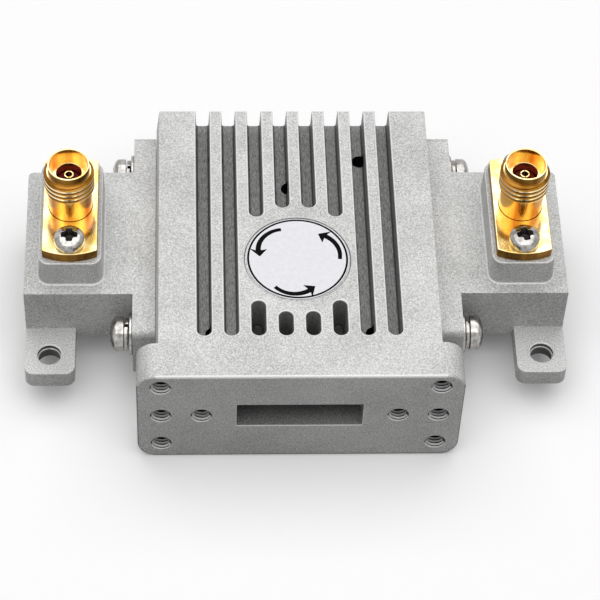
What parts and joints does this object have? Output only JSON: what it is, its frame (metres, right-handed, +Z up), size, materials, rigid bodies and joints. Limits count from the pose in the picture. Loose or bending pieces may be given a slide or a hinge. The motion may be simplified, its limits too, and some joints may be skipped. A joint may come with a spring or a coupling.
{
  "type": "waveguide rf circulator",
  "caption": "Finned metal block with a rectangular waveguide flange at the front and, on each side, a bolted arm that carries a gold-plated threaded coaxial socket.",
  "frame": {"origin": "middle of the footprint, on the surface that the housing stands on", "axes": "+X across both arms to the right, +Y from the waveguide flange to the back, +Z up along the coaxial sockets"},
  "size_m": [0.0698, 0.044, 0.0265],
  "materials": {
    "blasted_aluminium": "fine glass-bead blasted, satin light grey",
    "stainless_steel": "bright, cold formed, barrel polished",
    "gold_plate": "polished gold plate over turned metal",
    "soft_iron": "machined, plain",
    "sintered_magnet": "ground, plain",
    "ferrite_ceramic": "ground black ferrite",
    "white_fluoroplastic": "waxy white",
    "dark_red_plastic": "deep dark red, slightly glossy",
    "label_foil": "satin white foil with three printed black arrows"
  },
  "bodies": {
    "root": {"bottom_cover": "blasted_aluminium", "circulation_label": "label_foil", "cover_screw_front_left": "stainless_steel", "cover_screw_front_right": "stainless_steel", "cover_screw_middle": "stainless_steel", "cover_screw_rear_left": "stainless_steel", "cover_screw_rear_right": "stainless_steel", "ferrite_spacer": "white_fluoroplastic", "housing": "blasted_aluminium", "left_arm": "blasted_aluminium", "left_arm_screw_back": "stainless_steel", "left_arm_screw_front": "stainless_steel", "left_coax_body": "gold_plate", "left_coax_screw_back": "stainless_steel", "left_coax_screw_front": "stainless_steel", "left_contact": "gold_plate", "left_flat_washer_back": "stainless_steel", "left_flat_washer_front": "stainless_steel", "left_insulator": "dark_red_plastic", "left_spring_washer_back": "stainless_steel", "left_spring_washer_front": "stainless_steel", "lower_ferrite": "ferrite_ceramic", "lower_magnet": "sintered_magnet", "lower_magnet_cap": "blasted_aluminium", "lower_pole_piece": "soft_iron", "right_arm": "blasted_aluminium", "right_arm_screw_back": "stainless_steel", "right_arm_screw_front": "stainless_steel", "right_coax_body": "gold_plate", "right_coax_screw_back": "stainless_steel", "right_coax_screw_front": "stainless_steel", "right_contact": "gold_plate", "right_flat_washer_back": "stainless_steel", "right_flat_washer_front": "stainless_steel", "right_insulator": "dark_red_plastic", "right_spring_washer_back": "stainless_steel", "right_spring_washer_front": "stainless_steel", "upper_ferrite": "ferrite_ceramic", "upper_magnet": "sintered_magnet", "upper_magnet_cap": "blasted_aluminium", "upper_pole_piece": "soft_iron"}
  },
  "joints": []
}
·····
▶ [WORK REQUIRED] All of the lines above must be returned exactly.

▶ [SOLUTION TO THE EXERCISE]
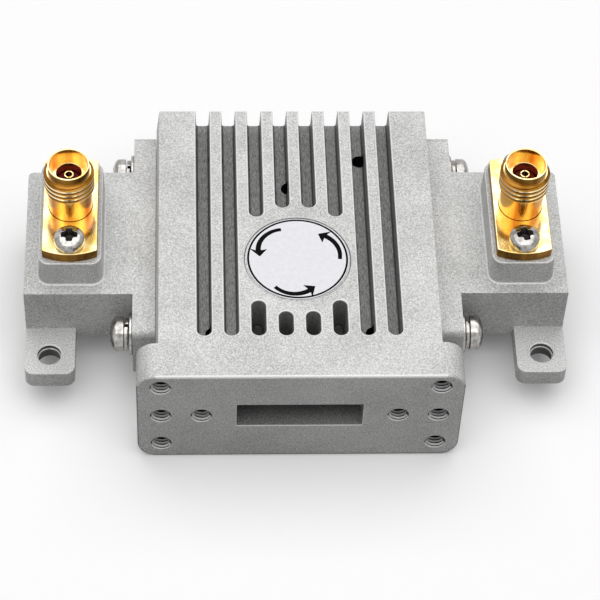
What parts and joints does this object have? Output only JSON: what it is, its frame (metres, right-handed, +Z up), size, materials, rigid bodies and joints. Limits count from the pose in the picture. Loose or bending pieces may be given a slide or a hinge. The motion may be simplified, its limits too, and some joints may be skipped. A joint may come with a spring or a coupling.
{
  "type": "waveguide rf circulator",
  "caption": "Finned metal block with a rectangular waveguide flange at the front and, on each side, a bolted arm that carries a gold-plated threaded coaxial socket.",
  "frame": {"origin": "middle of the footprint, on the surface that the housing stands on", "axes": "+X across both arms to the right, +Y from the waveguide flange to the back, +Z up along the coaxial sockets"},
  "size_m": [0.0698, 0.044, 0.0265],
  "materials": {
    "blasted_aluminium": "fine glass-bead blasted, satin light grey",
    "stainless_steel": "bright, cold formed, barrel polished",
    "gold_plate": "polished gold plate over turned metal",
    "soft_iron": "machined, plain",
    "sintered_magnet": "ground, plain",
    "ferrite_ceramic": "ground black ferrite",
    "white_fluoroplastic": "waxy white",
    "dark_red_plastic": "deep dark red, slightly glossy",
    "label_foil": "satin white foil with three printed black arrows"
  },
  "bodies": {
    "root": {"bottom_cover": "blasted_aluminium", "circulation_label": "label_foil", "cover_screw_front_left": "stainless_steel", "cover_screw_front_right": "stainless_steel", "cover_screw_middle": "stainless_steel", "cover_screw_rear_left": "stainless_steel", "cover_screw_rear_right": "stainless_steel", "ferrite_spacer": "white_fluoroplastic", "housing": "blasted_aluminium", "left_arm": "blasted_aluminium", "left_arm_screw_back": "stainless_steel", "left_arm_screw_front": "stainless_steel", "left_coax_body": "gold_plate", "left_coax_screw_back": "stainless_steel", "left_coax_screw_front": "stainless_steel", "left_contact": "gold_plate", "left_flat_washer_back": "stainless_steel", "left_flat_washer_front": "stainless_steel", "left_insulator": "dark_red_plastic", "left_spring_washer_back": "stainless_steel", "left_spring_washer_front": "stainless_steel", "lower_ferrite": "ferrite_ceramic", "lower_magnet": "sintered_magnet", "lower_magnet_cap": "blasted_aluminium", "lower_pole_piece": "soft_iron", "right_arm": "blasted_aluminium", "right_arm_screw_back": "stainless_steel", "right_arm_screw_front": "stainless_steel", "right_coax_body": "gold_plate", "right_coax_screw_back": "stainless_steel", "right_coax_screw_front": "stainless_steel", "right_contact": "gold_plate", "right_flat_washer_back": "stainless_steel", "right_flat_washer_front": "stainless_steel", "right_insulator": "dark_red_plastic", "right_spring_washer_back": "stainless_steel", "right_spring_washer_front": "stainless_steel", "upper_ferrite": "ferrite_ceramic", "upper_magnet": "sintered_magnet", "upper_magnet_cap": "blasted_aluminium", "upper_pole_piece": "soft_iron"}
  },
  "joints": []
}